Abstract

This article argues that a queer temporality emerged during the era of Soviet Stagnation: the Stalinist past was unspeakable and the future postponed or foreclosed. In response to the limited horizon of “developed socialism” – the loss of narrative coherence and futurity, the never‑to‑arrive communist promise – an expanded present rich in possibility and feeling was brought into being in animated films, providing a time and space where one could desire again.
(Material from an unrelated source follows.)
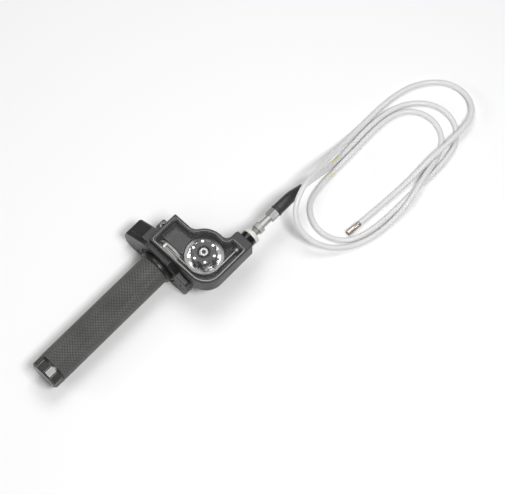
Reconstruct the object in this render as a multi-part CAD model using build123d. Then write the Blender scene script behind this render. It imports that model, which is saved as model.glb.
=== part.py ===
"""Quick-turn motorcycle throttle grip with a cable pulley behind a window.

Frame, in millimetres: the origin is on the handlebar's axis, at the face of the
housing's clamp where the handlebar comes out. +X runs along the bar away from
the grip, +Y points to the rider and +Z up through the window.
"""
from build123d import *
import math
import os

# ---------------------------------------------------------------- fits
rest_gap = 0.05        # radial gap between pieces of one body
turn_gap = 0.08        # radial running gap of a screw in its thread
free_gap = 0.4         # gap between pieces that move past each other

# ---------------------------------------------------------------- handlebar, tube and grip
bar_radius = 11.1      # a 22.2 mm handlebar
clamp_bore_gap = 0.05
tube_bore_gap = 0.25
tube_wall = 1.7
grip_radius = 15.25
grip_length = 129.6
collar_radius = 17.3
collar_width = 4.7
cap_length = 11.0
cap_flutes = 12
cap_flute_radius = 1.1
cap_chamfer = 1.6
cap_turn = 7.0         # first flute's direction from +Y, in degrees
cap_flute_centre = 0.35  # how far the flutes' centres lie outside the cap
cap_land = 1.2         # plain ring between the flutes and the grip
cap_spigot = 7.0
cap_seat_step = 0.7    # counterbore in the tube for the spigot
collar_overlap = 2.4   # how far the collar reaches over the grip's end
collar_round = 0.8
bar_relief = 0.9       # radial gap round the bar past the clamp

# ---------------------------------------------------------------- housing, along the bar
clamp_length = 16.6    # clamp bore, ending at X = 0
chamber_wall = 1.0     # wall between the clamp bore and the drum chamber
chamber_length = 13.0
plate_thickness = 5.4
plate_step = 0.7       # shadow groove between the plate and the housing
clamp_radius = 16.5
lobe_length = 14.6
lobe_round = 3.0
ear_round = 1.5
chamber_gap = 0.8      # radial room round the drum's flange
rebate_radius = 25.0   # seat between the plate and the housing
seal_ring_start = 1.6  # groove in the plate's face, outside the collar
seal_ring_width = 1.6
seal_ring_depth = 1.2
case_round = 0.8
case_corner = 1.2
plate_round = 0.6
plate_corner = 3.0

# ---------------------------------------------------------------- cable drum
wire_radius = 0.75
wire_height = 14.0     # the wire's height above the bar's axis
wire_gap = 0.35
groove_width = 2.4
flange_width = 4.5
drum_flange_radius = 16.2
drum_hub_radius = 14.4
drum_groove_x = -21.9
drum_turn = 20.0       # nipple's place past the drum's top, in degrees
nipple_radius = 2.5

# ---------------------------------------------------------------- pulley
pulley_x = -5.1
pulley_y = -28.2
pulley_pitch = 16.8    # radius of the wire's centre line
pulley_radius = 17.8
pulley_thickness = 4.0
pulley_groove = 2.2
pocket_inner = 12.0
pocket_outer = 15.3
pocket_depth = 1.8
pocket_angle = 44.0
pocket_hole_radius = 0.8
pocket_hole_circle = 12.9
pulley_arms = 6
hub_radius = 11.75
hub_height = 6.8
top_plate_radius = 12.2
top_plate_thickness = 2.6
scallop_radius = 3.4
rivet_radius = 1.15
rivet_circle = 10.1
rivet_depth = 3.8
rivet_proud = 0.35
rivet_turn = -10.0     # first rivet's direction from +X
pocket_turn = 0.0

# ---------------------------------------------------------------- bearing and axle
axle_radius = 3.0
axle_head_radius = 4.15
axle_head_height = 1.8
axle_socket = 4.0
head_well_gap = 0.8    # room round the axle screw's head
inner_ring_wall = 1.4
outer_ring_inside = 6.8
outer_ring_radius = 8.2
bearing_width = 5.0
ball_radius = 1.0
ball_count = 9
clip_thickness = 0.8
clip_inside = 7.1
clip_depth = 0.5

# ---------------------------------------------------------------- window box
box_wall = 3.0
box_top = 28.0
box_floor = 10.8       # top of the floor under the pulley
box_floor_thickness = 2.8
box_side_y = 15.0
box_end_x = 3.0
box_low_y = -56.0
box_low_corner = 18.0
pulley_bump_radius = 21.5
case_hollows = (9.0, 6.0)     # radii beside the bump, towards the bar and the arm
window_hollows = (11.0, 5.0)  # the same in the window's line
arm_side_y = -36.5
arm_end_x = 29.4
arm_bottom = 4.6
arm_cavity_x = 20.0
lens_thickness = 1.4
lens_ledge = 1.2
bar_roof = 17.4        # floor of the window above the clamp
axle_boss_radius = 6.0
axle_boss_depth = 4.0

# ---------------------------------------------------------------- cable adjuster
bush_radius = 8.0
bush_seat = 6.0
bush_length = 12.8
ring_radius = 8.35
ring_length = 4.2
stem_radius = 3.95
stem_proud = 5.0
lock_nut_radius = 5.3
lock_nut_length = 5.2
lock_nut_ribs = 16
barrel_radius = 3.45
barrel_length = 16.4
spigot_radius = 2.4
spigot_length = 9.0
hex_flats = 9.5
hex_length = 8.0
tail_radius = 3.6
tail_length = 5.0
wire_bore = 1.2
guide_radius = 2.6
guide_proud = 2.5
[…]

Iurii Norshtein’s Ezhik v tumane (Hedgehog in the Fog, 1975), Fedor Khitruk’s Vinni‑pukh films (1969‑72) and Bremenskie muzykanty (Bremen Musicians, 1969) activated desire and altered fantasy not, as one might expect, through a reestablishment of linear time, but a reimagining of stagnation as a domain of thrilling, non‑teleological explorations. Where the fog in Ezhik v tumane precipitated a lack and set the libido in motion, Vinni‑pukh provided a partial solution to the Brezhnev‑era desire crisis by staging polymorphous perversity and an elastic “kitchen time”; and Bremenskie muzykanty further developed the new socialities, loves, and forms of enjoyment communicated by such queer temporality. Gaps, magically intimate spaces, queer embodiment, and disfigured time were performed within the diegetic frame as well as instantiated by the film‑as‑object, asking spectators to playfully examine the impasses of late socialism, and imagine a libidinally saturated life, abounding with potentiality.